DO THIS
Each line that follows should be printed again exactly as it stands.

++++++++

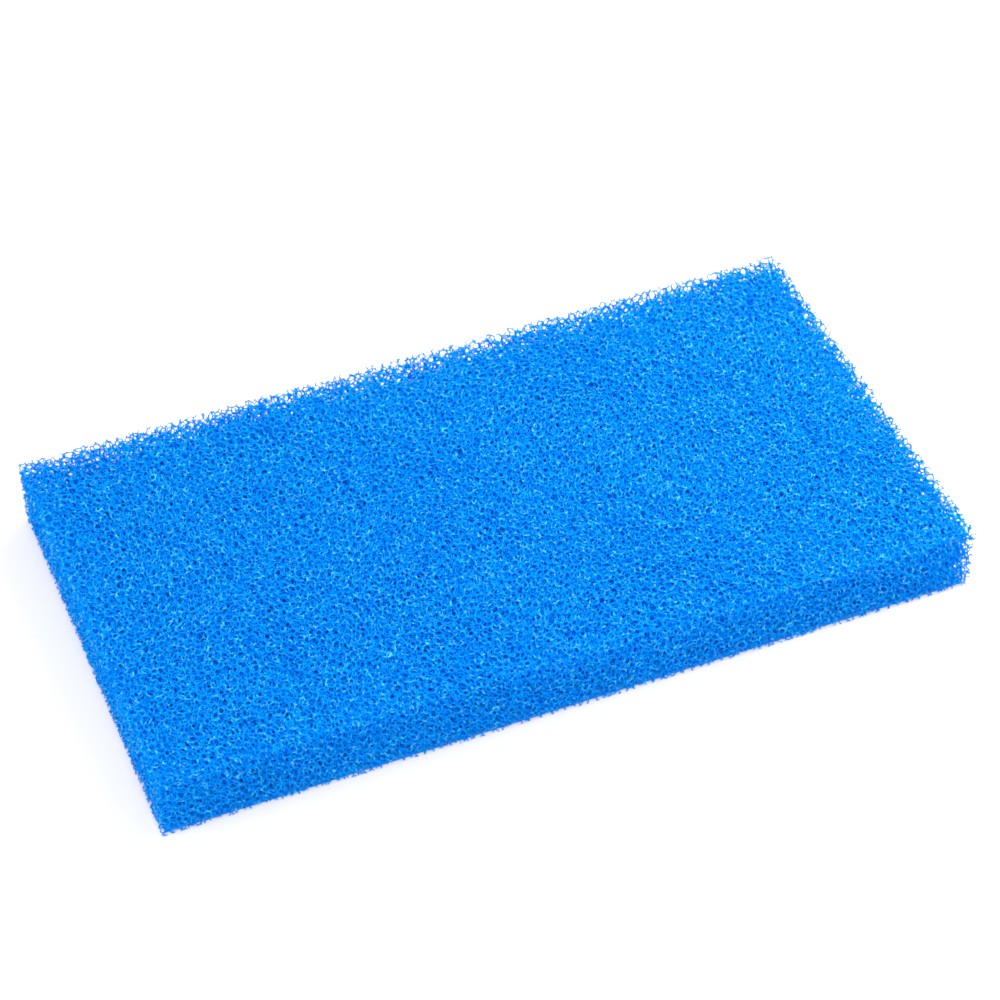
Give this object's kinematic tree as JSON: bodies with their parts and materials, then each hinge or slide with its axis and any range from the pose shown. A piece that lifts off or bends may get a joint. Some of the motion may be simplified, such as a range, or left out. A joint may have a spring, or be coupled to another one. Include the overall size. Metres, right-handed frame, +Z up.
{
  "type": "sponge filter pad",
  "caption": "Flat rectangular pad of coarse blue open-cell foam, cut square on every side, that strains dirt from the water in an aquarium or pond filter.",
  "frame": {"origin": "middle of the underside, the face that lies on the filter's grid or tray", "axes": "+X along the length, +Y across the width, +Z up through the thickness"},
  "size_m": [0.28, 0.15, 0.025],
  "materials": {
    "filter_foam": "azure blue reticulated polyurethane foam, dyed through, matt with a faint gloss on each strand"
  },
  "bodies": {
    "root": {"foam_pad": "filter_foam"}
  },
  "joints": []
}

++++++++

TASK RESPONSE
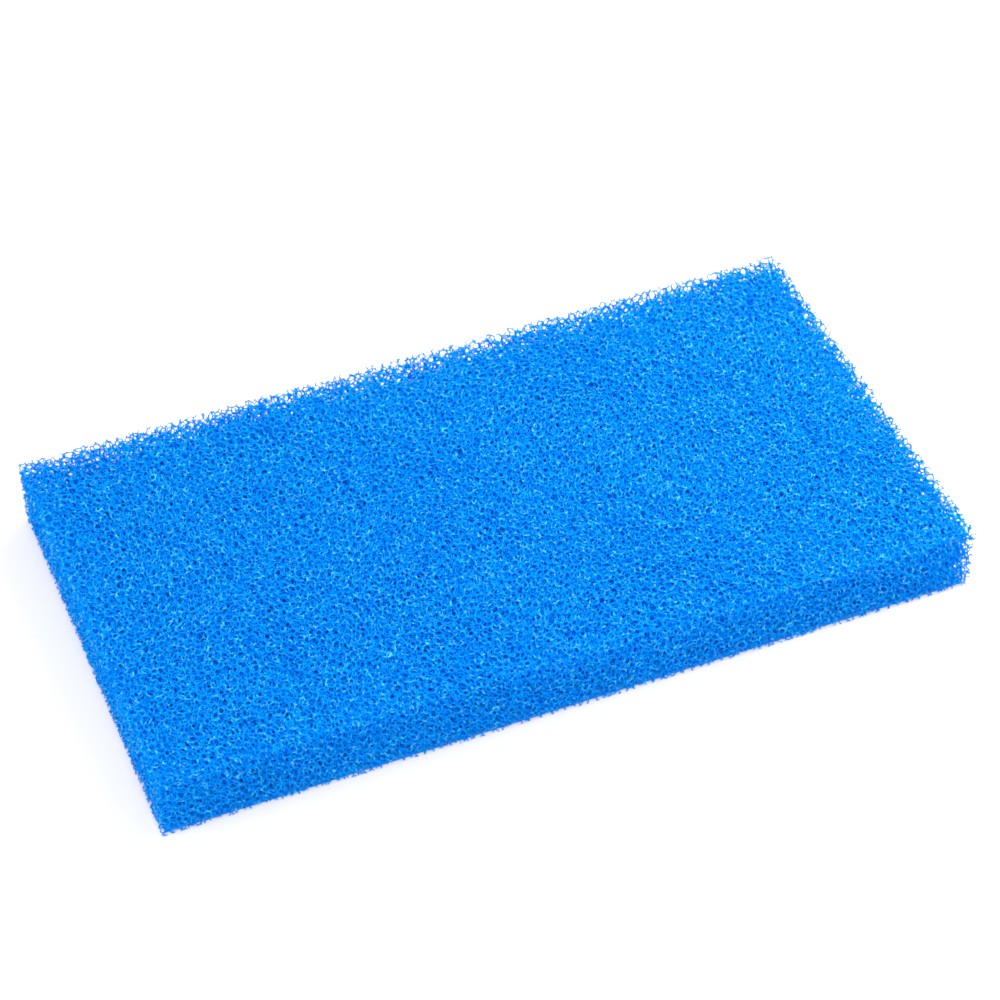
Give this object's kinematic tree as JSON: bodies with their parts and materials, then each hinge or slide with its axis and any range from the pose shown. A piece that lifts off or bends may get a joint. Some of the motion may be simplified, such as a range, or left out. A joint may have a spring, or be coupled to another one. Include the overall size. Metres, right-handed frame, +Z up.
{
  "type": "sponge filter pad",
  "caption": "Flat rectangular pad of coarse blue open-cell foam, cut square on every side, that strains dirt from the water in an aquarium or pond filter.",
  "frame": {"origin": "middle of the underside, the face that lies on the filter's grid or tray", "axes": "+X along the length, +Y across the width, +Z up through the thickness"},
  "size_m": [0.28, 0.15, 0.025],
  "materials": {
    "filter_foam": "azure blue reticulated polyurethane foam, dyed through, matt with a faint gloss on each strand"
  },
  "bodies": {
    "root": {"foam_pad": "filter_foam"}
  },
  "joints": []
}